## begin Stored records

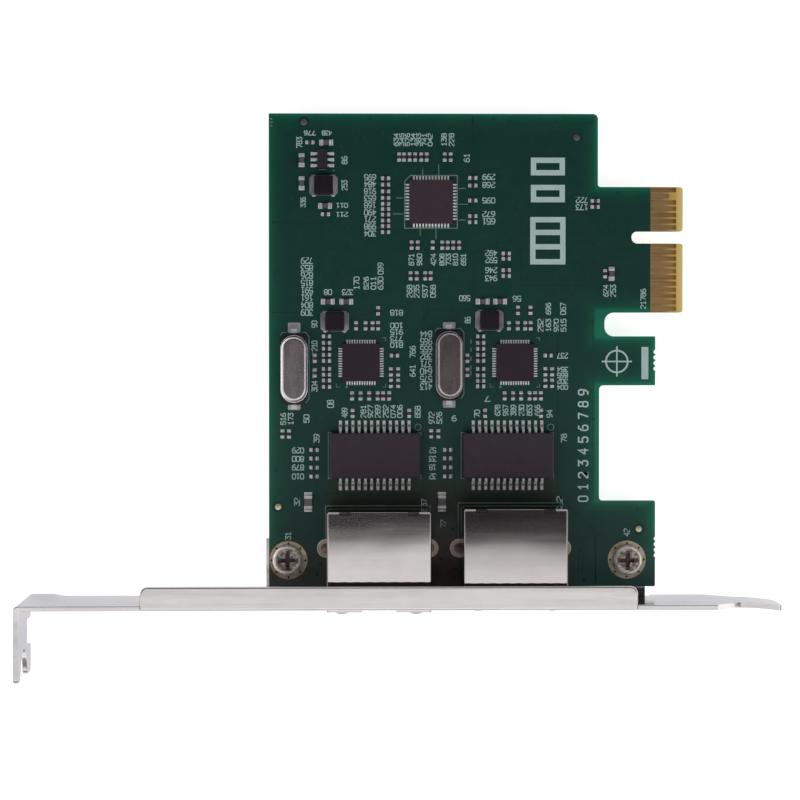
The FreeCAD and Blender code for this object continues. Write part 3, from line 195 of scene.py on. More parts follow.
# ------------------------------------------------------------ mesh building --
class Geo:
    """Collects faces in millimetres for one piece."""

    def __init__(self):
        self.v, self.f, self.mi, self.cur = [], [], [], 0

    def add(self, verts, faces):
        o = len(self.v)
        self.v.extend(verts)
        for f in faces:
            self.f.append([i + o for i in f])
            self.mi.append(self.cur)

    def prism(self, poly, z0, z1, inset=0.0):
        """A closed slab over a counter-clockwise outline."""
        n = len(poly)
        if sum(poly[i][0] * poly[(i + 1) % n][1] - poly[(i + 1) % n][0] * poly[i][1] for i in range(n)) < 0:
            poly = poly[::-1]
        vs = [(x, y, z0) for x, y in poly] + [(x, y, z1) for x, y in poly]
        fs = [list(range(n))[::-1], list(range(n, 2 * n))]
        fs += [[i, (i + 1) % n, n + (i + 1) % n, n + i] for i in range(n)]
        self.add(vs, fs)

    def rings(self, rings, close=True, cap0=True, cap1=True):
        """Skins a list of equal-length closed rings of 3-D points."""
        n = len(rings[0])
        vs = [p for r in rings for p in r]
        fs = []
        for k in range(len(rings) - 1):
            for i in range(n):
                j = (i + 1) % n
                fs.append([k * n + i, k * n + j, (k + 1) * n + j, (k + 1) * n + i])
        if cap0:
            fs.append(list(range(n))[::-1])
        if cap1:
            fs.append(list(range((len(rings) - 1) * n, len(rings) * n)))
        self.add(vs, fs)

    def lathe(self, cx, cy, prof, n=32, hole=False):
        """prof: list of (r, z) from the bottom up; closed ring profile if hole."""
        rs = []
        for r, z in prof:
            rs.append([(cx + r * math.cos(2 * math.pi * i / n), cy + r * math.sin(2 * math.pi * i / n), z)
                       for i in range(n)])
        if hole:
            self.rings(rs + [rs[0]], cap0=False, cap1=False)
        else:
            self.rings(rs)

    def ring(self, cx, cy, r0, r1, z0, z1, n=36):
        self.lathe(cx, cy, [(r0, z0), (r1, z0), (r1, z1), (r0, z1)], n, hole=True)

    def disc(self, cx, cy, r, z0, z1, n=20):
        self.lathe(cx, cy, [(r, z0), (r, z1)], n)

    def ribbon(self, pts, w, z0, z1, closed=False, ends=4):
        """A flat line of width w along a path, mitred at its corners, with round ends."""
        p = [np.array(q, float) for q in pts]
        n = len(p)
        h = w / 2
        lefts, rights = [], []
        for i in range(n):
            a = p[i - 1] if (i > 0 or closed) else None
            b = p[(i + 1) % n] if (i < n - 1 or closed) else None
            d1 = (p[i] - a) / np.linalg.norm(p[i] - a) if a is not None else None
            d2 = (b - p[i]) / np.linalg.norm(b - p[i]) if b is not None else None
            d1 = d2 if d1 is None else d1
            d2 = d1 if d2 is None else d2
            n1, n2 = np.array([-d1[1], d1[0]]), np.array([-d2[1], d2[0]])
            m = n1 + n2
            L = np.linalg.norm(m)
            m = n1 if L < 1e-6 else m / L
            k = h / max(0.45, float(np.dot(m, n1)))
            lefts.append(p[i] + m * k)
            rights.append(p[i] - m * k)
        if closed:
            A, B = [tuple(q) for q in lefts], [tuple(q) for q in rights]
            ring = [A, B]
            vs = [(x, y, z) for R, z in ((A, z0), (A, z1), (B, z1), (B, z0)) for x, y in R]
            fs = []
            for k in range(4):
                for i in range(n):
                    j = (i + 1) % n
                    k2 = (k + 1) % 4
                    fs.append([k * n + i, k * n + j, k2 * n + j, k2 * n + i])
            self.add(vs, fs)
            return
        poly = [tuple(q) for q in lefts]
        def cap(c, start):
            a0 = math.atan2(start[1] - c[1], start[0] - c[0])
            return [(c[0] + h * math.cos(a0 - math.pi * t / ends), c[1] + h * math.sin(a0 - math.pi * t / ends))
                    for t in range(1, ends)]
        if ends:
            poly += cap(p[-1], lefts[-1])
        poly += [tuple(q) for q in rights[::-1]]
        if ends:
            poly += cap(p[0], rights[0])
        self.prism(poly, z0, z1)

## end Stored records
## begin Stored records

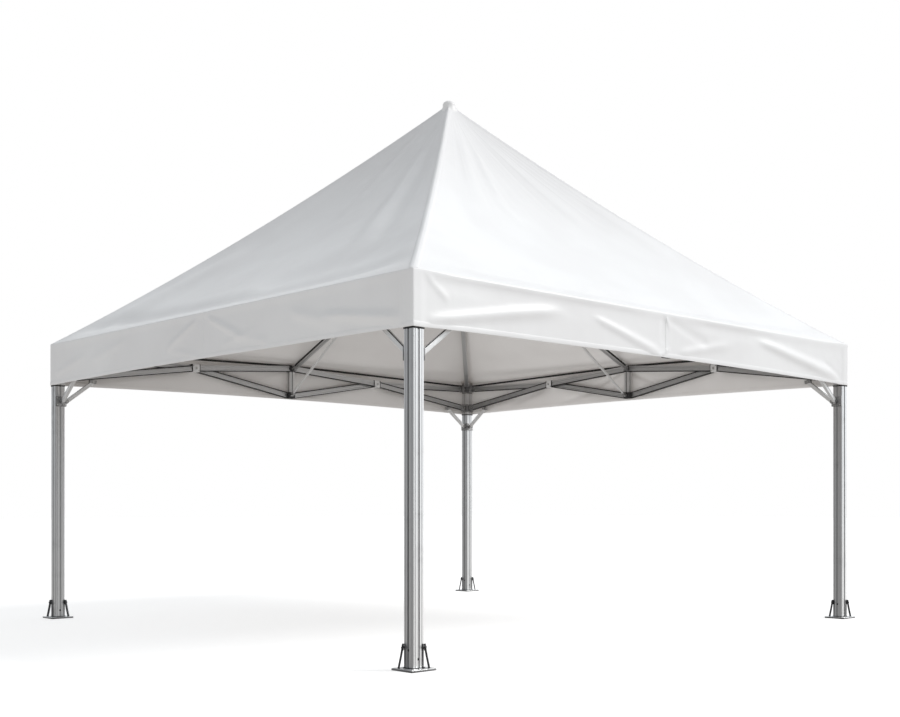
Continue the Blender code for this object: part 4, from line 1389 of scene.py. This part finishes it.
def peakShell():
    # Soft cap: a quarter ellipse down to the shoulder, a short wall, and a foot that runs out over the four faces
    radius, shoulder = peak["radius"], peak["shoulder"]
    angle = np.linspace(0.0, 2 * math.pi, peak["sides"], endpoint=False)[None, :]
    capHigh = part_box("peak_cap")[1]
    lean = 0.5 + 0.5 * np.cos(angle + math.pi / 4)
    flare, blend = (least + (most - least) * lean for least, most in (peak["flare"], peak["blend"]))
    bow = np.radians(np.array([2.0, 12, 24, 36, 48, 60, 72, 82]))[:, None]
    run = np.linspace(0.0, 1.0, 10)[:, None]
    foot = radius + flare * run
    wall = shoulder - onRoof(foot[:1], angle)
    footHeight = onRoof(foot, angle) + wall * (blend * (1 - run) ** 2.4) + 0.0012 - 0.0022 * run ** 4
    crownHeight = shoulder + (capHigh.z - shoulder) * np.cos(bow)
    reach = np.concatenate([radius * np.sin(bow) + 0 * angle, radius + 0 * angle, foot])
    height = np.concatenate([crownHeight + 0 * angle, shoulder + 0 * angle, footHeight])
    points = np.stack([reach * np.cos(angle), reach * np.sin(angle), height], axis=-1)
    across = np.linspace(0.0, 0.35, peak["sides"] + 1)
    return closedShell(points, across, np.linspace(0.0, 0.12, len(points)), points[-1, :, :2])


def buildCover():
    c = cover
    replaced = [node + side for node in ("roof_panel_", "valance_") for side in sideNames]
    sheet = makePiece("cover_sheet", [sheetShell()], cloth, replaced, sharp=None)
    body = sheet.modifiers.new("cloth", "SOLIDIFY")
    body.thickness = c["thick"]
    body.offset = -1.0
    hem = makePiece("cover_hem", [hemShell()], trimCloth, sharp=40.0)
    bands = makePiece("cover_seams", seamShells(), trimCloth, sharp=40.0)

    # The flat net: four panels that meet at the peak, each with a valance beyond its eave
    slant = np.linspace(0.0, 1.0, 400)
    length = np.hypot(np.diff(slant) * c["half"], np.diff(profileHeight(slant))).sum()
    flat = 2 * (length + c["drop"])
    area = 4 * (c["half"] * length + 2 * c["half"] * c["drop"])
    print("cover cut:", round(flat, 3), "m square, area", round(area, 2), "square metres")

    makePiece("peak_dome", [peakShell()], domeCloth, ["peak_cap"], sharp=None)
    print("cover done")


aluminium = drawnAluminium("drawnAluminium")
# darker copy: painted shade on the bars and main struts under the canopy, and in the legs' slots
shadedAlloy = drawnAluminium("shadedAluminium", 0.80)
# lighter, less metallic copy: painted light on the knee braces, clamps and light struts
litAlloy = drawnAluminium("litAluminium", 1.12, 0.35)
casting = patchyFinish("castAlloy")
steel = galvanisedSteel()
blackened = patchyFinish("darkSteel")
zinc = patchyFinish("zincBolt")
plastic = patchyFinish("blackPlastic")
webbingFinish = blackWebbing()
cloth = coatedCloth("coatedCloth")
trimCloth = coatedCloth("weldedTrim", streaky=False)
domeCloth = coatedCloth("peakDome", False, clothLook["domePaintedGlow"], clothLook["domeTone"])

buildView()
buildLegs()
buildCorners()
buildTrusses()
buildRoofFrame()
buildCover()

## end Stored records

**Written task:** Look over the listing above. Pick out and copy every line that includes "capHigh".

**Exercise output:**
    capHigh = part_box("peak_cap")[1]
    crownHeight = shoulder + (capHigh.z - shoulder) * np.cos(bow)